▸ **Data**:
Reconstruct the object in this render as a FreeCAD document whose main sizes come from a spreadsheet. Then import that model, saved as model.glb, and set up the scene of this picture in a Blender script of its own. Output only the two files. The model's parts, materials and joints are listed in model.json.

--

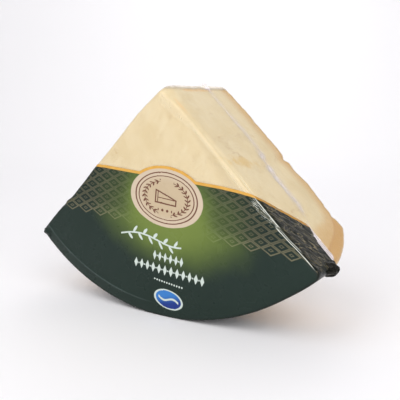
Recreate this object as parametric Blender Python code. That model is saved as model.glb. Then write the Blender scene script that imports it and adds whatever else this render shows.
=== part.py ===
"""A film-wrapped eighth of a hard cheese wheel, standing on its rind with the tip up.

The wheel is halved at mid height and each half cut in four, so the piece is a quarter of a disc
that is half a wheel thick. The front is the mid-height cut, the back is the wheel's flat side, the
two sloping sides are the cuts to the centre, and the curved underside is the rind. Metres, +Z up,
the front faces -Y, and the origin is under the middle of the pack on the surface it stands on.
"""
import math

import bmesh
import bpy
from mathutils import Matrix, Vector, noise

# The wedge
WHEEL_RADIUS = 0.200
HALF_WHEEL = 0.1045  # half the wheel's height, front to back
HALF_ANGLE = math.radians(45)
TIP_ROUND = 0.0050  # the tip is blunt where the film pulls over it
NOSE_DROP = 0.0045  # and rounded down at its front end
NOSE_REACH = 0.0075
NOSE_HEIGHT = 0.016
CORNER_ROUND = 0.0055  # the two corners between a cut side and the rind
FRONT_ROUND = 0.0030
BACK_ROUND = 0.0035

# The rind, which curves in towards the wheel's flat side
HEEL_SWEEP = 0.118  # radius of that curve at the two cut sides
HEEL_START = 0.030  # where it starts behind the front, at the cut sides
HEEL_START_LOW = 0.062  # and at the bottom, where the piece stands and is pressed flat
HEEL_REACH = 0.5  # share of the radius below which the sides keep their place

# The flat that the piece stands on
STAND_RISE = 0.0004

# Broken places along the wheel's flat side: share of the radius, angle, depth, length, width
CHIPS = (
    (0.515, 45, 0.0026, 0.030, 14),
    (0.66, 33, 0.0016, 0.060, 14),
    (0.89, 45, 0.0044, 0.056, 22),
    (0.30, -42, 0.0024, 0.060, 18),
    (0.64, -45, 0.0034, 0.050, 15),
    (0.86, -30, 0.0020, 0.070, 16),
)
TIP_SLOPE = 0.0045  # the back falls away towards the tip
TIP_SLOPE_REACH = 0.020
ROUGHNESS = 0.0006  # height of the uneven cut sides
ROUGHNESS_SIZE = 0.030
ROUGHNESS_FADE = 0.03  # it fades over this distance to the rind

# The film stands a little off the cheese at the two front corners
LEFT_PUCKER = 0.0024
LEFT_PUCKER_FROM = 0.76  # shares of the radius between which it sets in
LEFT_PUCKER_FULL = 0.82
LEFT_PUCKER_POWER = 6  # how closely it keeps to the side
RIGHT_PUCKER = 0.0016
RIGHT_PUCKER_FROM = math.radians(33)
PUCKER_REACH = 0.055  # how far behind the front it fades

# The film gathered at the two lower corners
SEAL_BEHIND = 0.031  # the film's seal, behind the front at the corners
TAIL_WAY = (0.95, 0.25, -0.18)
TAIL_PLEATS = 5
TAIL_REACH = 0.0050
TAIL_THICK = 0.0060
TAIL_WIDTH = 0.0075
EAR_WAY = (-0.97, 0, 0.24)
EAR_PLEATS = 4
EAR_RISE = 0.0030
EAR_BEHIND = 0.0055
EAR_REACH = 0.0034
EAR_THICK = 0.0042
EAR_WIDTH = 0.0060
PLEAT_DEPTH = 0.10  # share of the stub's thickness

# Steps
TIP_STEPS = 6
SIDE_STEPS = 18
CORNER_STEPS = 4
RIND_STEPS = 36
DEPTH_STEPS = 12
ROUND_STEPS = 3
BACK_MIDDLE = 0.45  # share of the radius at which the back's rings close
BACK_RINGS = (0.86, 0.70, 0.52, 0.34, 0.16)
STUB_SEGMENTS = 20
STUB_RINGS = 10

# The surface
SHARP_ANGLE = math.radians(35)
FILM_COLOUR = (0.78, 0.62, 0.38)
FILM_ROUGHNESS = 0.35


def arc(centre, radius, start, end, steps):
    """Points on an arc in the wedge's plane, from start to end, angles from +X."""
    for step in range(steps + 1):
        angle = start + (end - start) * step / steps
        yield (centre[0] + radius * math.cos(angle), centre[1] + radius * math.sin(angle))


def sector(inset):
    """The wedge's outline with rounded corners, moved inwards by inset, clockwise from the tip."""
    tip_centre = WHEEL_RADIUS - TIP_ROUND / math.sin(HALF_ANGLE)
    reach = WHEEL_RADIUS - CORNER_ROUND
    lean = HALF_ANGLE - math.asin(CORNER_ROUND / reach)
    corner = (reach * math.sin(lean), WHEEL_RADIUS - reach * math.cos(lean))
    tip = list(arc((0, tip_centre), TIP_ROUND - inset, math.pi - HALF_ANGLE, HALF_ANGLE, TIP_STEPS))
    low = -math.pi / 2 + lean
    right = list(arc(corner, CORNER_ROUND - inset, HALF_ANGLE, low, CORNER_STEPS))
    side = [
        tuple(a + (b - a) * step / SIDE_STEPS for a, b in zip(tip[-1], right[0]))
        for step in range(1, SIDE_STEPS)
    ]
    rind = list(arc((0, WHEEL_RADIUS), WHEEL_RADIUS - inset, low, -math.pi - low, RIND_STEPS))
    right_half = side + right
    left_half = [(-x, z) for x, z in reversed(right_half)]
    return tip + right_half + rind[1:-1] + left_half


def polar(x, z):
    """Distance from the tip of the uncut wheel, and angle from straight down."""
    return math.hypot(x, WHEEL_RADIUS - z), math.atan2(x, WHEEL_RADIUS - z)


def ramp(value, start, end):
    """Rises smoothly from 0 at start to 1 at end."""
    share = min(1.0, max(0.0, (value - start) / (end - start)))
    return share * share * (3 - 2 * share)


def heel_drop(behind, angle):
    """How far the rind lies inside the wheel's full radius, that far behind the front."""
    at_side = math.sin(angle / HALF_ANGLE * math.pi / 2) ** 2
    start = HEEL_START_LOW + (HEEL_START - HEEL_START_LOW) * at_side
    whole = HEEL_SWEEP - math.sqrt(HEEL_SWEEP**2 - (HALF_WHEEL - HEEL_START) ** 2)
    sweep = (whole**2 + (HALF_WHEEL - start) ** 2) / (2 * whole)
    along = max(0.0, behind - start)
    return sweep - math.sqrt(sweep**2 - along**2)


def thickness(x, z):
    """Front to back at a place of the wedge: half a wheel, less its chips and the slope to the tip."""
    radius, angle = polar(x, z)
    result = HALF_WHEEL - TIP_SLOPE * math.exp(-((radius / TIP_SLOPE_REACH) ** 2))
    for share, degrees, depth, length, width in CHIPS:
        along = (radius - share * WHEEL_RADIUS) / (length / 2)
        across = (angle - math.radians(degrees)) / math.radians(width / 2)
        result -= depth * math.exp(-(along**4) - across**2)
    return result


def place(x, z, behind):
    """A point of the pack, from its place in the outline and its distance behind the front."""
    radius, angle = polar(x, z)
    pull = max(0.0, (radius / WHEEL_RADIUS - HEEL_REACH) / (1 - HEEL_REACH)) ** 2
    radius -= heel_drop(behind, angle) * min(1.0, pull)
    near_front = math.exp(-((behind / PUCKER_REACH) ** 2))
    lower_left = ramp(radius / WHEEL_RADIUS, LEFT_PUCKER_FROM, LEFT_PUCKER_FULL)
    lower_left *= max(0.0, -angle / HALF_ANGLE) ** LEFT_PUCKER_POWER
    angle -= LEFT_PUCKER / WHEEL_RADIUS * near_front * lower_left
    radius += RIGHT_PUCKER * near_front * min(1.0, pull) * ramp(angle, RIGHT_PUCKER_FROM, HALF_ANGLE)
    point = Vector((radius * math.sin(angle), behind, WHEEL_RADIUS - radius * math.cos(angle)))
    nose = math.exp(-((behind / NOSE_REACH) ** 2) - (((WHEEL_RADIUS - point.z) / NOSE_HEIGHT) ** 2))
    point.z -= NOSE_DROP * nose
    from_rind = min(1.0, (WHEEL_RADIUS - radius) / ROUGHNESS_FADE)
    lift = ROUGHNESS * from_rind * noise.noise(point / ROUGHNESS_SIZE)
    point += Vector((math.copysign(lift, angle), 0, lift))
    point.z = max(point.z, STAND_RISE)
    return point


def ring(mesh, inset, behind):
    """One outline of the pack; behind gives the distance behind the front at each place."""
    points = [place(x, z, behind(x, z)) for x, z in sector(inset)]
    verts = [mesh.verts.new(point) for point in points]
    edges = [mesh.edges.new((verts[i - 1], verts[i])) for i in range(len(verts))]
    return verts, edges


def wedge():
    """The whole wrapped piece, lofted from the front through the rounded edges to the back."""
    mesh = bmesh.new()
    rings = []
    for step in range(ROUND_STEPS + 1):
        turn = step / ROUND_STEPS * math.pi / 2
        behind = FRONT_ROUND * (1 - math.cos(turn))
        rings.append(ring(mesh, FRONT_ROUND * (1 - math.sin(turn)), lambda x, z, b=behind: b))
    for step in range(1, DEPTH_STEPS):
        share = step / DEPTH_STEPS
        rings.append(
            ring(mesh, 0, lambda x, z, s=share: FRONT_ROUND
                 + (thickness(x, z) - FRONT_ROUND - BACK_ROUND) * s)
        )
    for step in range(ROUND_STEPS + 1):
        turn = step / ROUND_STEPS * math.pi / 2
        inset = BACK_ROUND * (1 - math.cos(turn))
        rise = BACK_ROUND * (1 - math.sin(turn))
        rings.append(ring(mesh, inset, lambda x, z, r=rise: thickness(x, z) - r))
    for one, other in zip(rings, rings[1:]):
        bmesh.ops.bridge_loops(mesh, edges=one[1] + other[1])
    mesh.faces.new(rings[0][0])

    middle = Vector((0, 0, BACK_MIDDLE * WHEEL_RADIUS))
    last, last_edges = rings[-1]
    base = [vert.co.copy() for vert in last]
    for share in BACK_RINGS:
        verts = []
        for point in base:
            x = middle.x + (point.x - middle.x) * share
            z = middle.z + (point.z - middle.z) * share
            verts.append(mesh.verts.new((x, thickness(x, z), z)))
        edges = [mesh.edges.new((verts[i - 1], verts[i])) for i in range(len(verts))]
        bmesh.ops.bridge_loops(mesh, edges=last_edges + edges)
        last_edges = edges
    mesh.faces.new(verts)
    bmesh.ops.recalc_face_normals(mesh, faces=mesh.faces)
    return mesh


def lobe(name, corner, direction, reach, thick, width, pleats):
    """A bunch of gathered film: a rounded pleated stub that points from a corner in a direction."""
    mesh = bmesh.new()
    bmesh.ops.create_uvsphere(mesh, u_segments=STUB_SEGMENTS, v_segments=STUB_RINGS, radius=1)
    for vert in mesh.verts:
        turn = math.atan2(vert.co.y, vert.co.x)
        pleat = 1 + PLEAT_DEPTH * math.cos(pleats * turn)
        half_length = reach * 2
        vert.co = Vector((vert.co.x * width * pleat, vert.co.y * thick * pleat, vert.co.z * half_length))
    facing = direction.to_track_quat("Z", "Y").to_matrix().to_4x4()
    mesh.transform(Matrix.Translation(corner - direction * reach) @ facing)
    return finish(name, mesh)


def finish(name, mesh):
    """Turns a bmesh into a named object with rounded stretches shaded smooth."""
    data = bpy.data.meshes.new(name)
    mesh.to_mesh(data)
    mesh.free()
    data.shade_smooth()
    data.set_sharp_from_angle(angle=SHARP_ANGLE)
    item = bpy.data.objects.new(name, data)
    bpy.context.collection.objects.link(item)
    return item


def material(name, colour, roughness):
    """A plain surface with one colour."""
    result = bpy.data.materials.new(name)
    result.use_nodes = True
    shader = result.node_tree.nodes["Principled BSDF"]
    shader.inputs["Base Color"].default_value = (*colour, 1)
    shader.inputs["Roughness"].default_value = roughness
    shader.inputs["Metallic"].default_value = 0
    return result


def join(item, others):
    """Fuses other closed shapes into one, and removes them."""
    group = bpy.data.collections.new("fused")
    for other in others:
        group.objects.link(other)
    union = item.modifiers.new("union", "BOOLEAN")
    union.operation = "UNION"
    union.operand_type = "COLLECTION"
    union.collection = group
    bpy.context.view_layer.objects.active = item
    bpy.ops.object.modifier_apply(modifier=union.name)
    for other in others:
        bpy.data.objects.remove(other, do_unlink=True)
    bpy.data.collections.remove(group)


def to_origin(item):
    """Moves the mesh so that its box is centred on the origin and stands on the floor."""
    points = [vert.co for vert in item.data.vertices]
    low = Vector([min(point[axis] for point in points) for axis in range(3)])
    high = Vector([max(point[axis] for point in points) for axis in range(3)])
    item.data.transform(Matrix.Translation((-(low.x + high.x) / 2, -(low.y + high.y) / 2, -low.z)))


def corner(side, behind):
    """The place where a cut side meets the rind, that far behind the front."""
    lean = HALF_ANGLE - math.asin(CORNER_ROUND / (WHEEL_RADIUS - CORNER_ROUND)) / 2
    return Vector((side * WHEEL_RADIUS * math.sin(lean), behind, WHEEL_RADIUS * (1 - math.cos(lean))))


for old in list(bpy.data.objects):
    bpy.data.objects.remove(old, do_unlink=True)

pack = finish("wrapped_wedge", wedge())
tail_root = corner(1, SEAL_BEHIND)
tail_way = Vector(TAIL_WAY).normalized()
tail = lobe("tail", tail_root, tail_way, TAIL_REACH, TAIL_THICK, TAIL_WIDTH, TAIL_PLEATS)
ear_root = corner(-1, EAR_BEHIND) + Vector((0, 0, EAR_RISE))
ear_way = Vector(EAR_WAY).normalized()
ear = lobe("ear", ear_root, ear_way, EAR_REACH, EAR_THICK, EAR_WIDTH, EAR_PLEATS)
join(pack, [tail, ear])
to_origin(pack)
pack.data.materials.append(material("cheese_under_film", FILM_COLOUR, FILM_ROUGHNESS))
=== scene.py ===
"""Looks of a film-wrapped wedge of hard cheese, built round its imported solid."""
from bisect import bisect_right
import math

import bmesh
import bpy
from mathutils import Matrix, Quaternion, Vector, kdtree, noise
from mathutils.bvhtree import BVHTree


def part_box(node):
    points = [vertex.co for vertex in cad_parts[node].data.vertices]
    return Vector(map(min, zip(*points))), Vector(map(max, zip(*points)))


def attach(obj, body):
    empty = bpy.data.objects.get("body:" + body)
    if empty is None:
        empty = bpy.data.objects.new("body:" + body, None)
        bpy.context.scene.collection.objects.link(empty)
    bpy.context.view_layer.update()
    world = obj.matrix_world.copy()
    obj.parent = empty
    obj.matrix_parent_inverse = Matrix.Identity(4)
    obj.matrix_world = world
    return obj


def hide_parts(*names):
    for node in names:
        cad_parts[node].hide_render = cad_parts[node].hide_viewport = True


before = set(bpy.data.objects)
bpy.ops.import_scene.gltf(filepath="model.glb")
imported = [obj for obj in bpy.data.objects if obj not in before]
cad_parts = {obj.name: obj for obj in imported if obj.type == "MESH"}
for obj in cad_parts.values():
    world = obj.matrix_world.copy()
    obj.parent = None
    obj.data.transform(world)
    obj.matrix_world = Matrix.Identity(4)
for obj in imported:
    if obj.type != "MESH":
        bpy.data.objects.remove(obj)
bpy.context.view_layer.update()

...

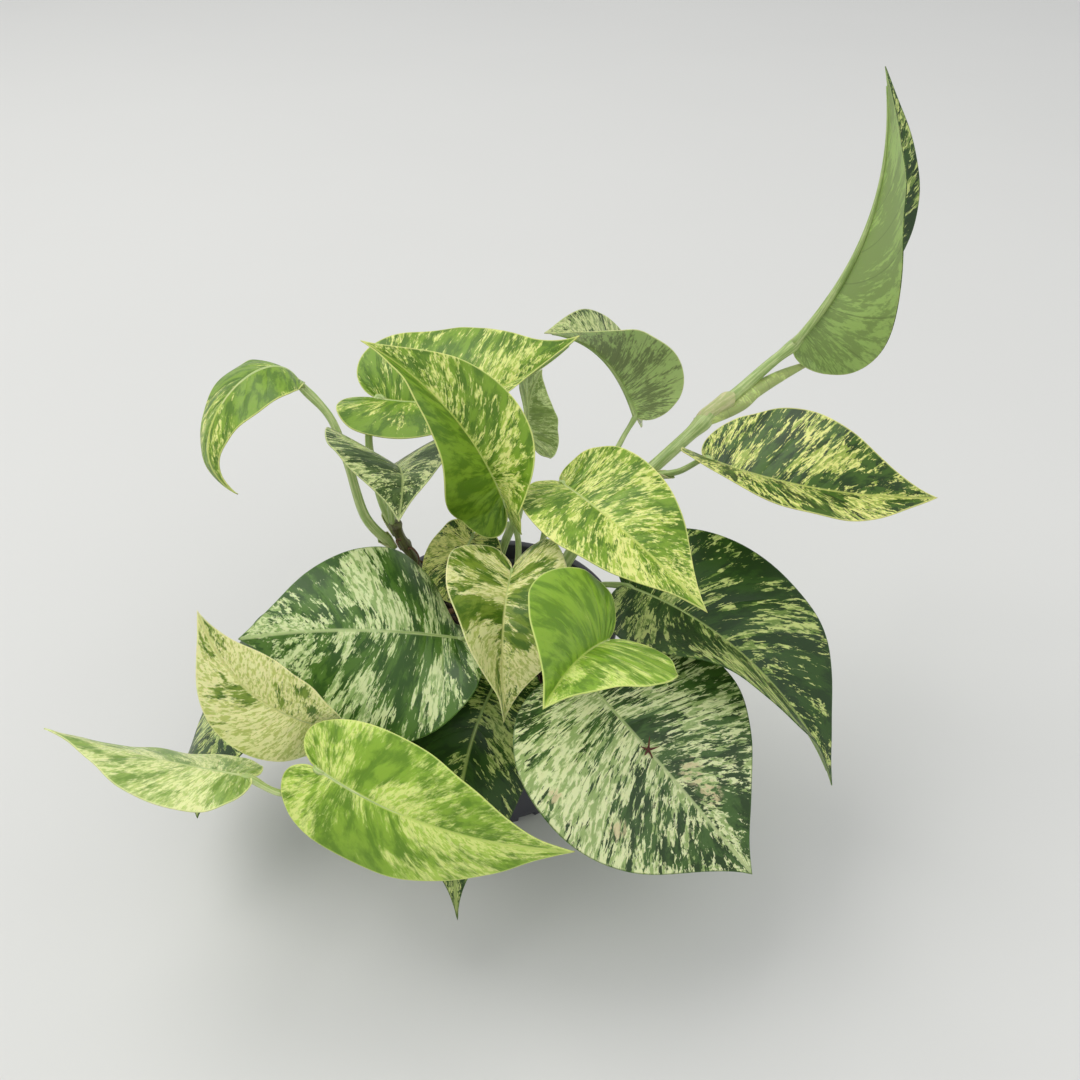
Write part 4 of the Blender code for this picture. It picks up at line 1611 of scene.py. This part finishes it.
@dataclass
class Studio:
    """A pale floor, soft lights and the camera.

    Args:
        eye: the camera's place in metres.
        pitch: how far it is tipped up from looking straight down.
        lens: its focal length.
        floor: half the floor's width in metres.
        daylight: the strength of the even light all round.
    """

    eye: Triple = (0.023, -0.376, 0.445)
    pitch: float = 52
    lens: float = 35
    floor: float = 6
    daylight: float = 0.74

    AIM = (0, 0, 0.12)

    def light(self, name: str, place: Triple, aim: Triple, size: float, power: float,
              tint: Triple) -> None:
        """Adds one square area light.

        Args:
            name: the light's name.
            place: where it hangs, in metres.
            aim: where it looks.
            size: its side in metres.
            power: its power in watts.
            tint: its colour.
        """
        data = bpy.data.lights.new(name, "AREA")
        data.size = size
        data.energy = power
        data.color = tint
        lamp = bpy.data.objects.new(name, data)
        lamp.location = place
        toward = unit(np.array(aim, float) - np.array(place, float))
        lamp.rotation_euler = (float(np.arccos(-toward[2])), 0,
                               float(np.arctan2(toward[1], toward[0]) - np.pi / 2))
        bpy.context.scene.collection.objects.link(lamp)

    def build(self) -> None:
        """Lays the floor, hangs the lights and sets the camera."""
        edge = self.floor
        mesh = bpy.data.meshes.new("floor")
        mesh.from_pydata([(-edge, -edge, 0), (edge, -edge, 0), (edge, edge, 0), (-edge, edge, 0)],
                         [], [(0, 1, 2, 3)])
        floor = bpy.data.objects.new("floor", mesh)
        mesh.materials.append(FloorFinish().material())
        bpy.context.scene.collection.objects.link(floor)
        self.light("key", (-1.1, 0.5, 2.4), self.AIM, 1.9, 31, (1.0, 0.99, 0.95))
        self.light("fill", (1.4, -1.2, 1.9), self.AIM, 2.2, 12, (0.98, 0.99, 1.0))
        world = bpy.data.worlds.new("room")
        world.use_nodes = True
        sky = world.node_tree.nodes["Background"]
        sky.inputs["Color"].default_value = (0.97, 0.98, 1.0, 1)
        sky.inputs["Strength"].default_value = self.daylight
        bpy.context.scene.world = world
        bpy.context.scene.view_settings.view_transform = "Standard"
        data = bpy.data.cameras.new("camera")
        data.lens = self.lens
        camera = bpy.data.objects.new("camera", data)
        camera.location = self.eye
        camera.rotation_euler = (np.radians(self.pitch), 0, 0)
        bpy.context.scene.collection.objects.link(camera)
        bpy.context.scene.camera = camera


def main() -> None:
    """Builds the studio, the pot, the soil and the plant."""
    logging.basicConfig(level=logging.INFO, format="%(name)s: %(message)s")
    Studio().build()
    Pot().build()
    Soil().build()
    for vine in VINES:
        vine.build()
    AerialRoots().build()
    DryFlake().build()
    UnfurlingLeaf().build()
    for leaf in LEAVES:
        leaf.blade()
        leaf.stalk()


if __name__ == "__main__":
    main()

▸ **What the task asks**: Find all lines with "before" in them and copy each one.

▸ **Result**:
before = set(bpy.data.objects)
imported = [obj for obj in bpy.data.objects if obj not in before]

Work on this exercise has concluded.